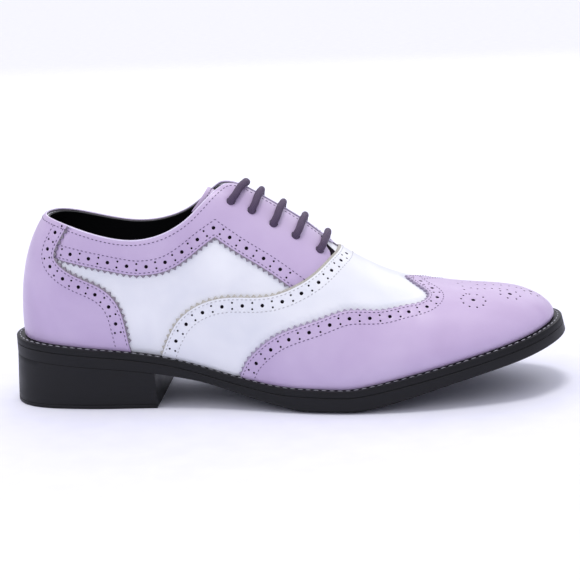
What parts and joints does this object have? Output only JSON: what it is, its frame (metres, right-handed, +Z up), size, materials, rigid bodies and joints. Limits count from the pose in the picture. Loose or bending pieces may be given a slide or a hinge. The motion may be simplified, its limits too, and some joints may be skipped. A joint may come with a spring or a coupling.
{
  "type": "spectator shoe",
  "caption": "Right two-colour wing-tip dress shoe with a hollow laced upper, open collar, welted sole and block heel.",
  "frame": {"origin": "on the floor, at the middle of the box round the whole shoe", "axes": "+X from the heel to the toe, +Y to the inner side of this right shoe, +Z up"},
  "size_m": [0.3092, 0.1042, 0.1202],
  "materials": {
    "coloured_leather": "smooth lavender leather with a soft gloss",
    "white_leather": "smooth white leather with a soft gloss",
    "insole": "black sock lining",
    "sole": "satin black",
    "welt": "satin black edge",
    "heel": "satin black",
    "lace": "waxed round cord, muted purple"
  },
  "bodies": {
    "root": {"top_lift": "heel", "heel_block": "heel", "outsole": "sole", "welt": "welt", "insole": "insole", "upper": "white_leather", "vamp": "white_leather", "toe_cap": "coloured_leather", "counter": "coloured_leather", "eyestay_outer": "coloured_leather", "eyestay_inner": "coloured_leather", "tongue": "coloured_leather", "lace_bar_1": "lace", "lace_bar_2": "lace", "lace_bar_3": "lace", "lace_bar_4": "lace", "lace_bar_5": "lace"}
  },
  "joints": []
}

:::

• _Aim_
Quote each line of the data above exactly as written.

• _Task solution_
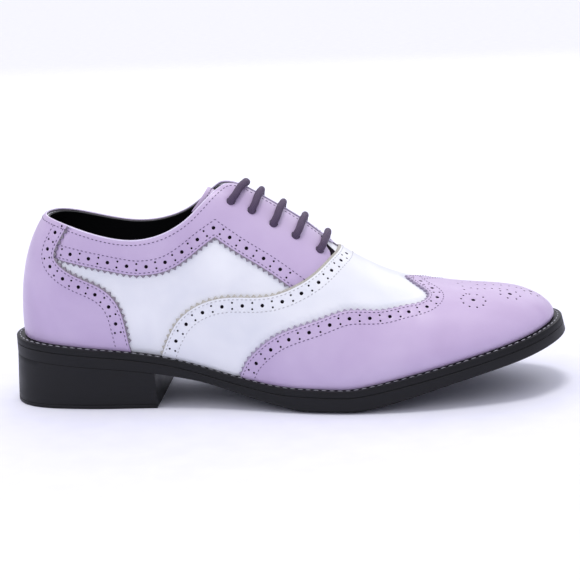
What parts and joints does this object have? Output only JSON: what it is, its frame (metres, right-handed, +Z up), size, materials, rigid bodies and joints. Limits count from the pose in the picture. Loose or bending pieces may be given a slide or a hinge. The motion may be simplified, its limits too, and some joints may be skipped. A joint may come with a spring or a coupling.
{
  "type": "spectator shoe",
  "caption": "Right two-colour wing-tip dress shoe with a hollow laced upper, open collar, welted sole and block heel.",
  "frame": {"origin": "on the floor, at the middle of the box round the whole shoe", "axes": "+X from the heel to the toe, +Y to the inner side of this right shoe, +Z up"},
  "size_m": [0.3092, 0.1042, 0.1202],
  "materials": {
    "coloured_leather": "smooth lavender leather with a soft gloss",
    "white_leather": "smooth white leather with a soft gloss",
    "insole": "black sock lining",
    "sole": "satin black",
    "welt": "satin black edge",
    "heel": "satin black",
    "lace": "waxed round cord, muted purple"
  },
  "bodies": {
    "root": {"top_lift": "heel", "heel_block": "heel", "outsole": "sole", "welt": "welt", "insole": "insole", "upper": "white_leather", "vamp": "white_leather", "toe_cap": "coloured_leather", "counter": "coloured_leather", "eyestay_outer": "coloured_leather", "eyestay_inner": "coloured_leather", "tongue": "coloured_leather", "lace_bar_1": "lace", "lace_bar_2": "lace", "lace_bar_3": "lace", "lace_bar_4": "lace", "lace_bar_5": "lace"}
  },
  "joints": []
}